Hedge fund strategies are a set of principles followed by a hedge fund to protect themselves against the movements of stocks in the market.

What are Hedge Fund Strategies?

It is widespread for Hedge Funds to implement strategies to profit from trades. Another objective of these strategies is to capture incentive fees.

One of the strategies which a hedge fund generally uses is Arbitrage. In Arbitrage, hedge funds do short selling an asset that is believed to be overvalued and then buys an asset that is believed to be undervalued to exploit a pricing differential.

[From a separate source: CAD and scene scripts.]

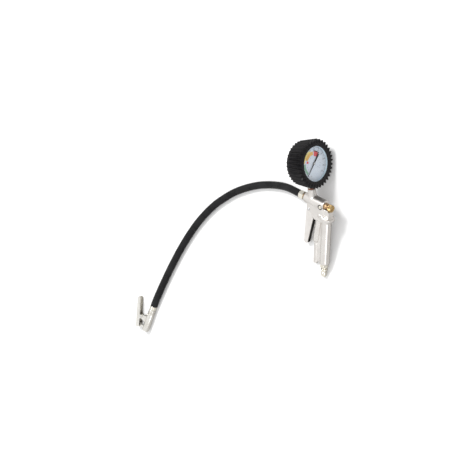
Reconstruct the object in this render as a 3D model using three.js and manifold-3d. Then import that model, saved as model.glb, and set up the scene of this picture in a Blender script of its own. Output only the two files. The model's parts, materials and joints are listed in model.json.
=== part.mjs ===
// Tyre inflator: a pistol-grip air valve with a dial gauge, a rubber hose and a clip-on valve chuck.
// Millimetres, +Z up. The tool lies on its side on a flat surface at Z = 0.
import * as THREE from 'three';
import { mergeVertices } from 'three/addons/utils/BufferGeometryUtils.js';
import Module from 'manifold-3d';

const wasm = await Module();
wasm.setup();

// Where the gun lies: its own frame has X to the rear along the barrel and Z up along the grip.
const gunPlace = [-2.65, 8.87, 28];
const gunTurnDeg = [-75.57, -12.1, -11.3];

// Gauge
const gaugeCentre = [4.4, 0, 66.1];
const gaugeTiltDeg = 13.8;
const bootRadius = 41.5;
const bootBackRadius = 36.8;
const bootDepth = 35.5;
const ribCount = 36;
const ribHeight = 4.4;
const ribFloor = 33.7;
const caseRadius = 32.4;
const caseWall = 1;
const caseBack = -33.1;
const windowRadius = 29.3;
const caseFront = -3.4;
const dialLevel = -7.2;
const pointerZeroDeg = 225;
const stemLevel = -19.5;
const sectorPivot = -13;
const pinionRadius = 1.3;
const sectorRadius = 11.7;

// Barrel, measured along its axis from the point under the gauge
const barrelDroopDeg = 3.4;
const noseAt = -15.5;
const barrelEnd = 29.5;
const barrelRadius = 9.8;
const boreRadius = 3.5;
const nippleEnd = -7.5;
const threadRadius = 5.2;
const nutFace = -28.4;
const nutRadius = 7.7;
const knobStart = 36.6;
const knobEnd = 43.6;
const knobDeep = 41.2;
const bleedEnd = 38.5;
const knobRadius = 6.2;

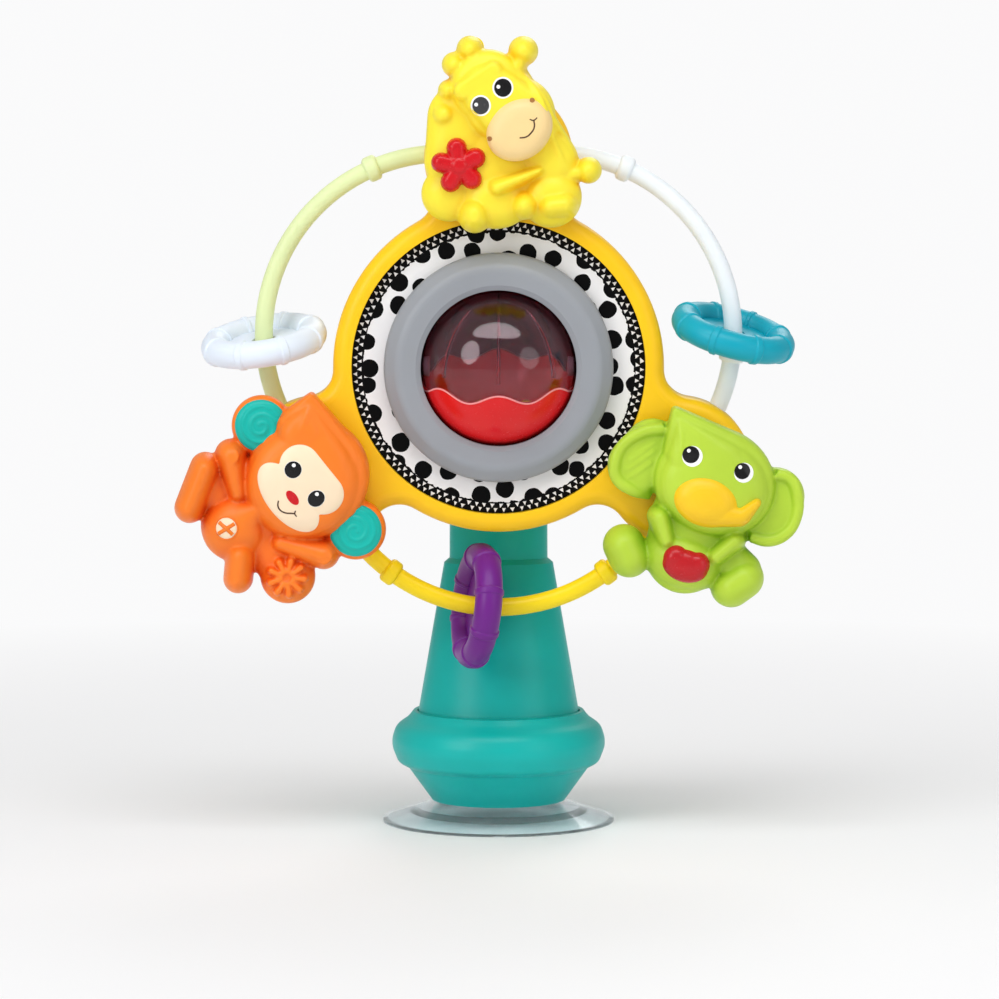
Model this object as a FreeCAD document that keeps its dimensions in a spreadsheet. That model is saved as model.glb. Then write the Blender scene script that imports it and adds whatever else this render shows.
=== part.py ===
"""Spinning ferris wheel toy on a suction base, as a parametric FreeCAD document.

Frame: millimetres, +Z up, origin at the centre of the suction cup's rim on the table.
The wheel faces -Y. Pieces of the wheel are drawn in the wheel's own frame, with x to
the right, y up and z forward out of the rod plane, and are then placed on the axle.
"""
import FreeCAD
import Part
import math
import os
import re
import Sketcher
from FreeCAD import Placement, Rotation, Vector

doc = FreeCAD.newDocument("FerrisWheelToy")
sheet = doc.addObject("Spreadsheet::Sheet", "dims")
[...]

Example of Hedge Fund Strategies:

There are many other strategies used by hedge funds, including the following:

Long/Short Equity

In this strategy, the fund manager gets the advantage of mispriced securities. Fundamental analysis is conducted on stocks that most analysts generally ignore to find mispricings. After identification, the manager will purchase a stock that is considered undervalued and short sell a stock deemed to be overvalued.

Dedicated Short

The other strategy of Dedicated Short is focused on finding a company that is considered to be overvalued and then short-selling the stock. As a practice, short-sellers are looking for companies with weak financial performance that the market has not captured.

Why are Hedge Fund Strategies essential?

Risk managers need to know about the hedge fund strategies because hedge funds are considered institutional investors. While they operate in bigger quantum, investors may adopt similar approaches to make a profit and can go wrong in a conventional small-sized financial institution.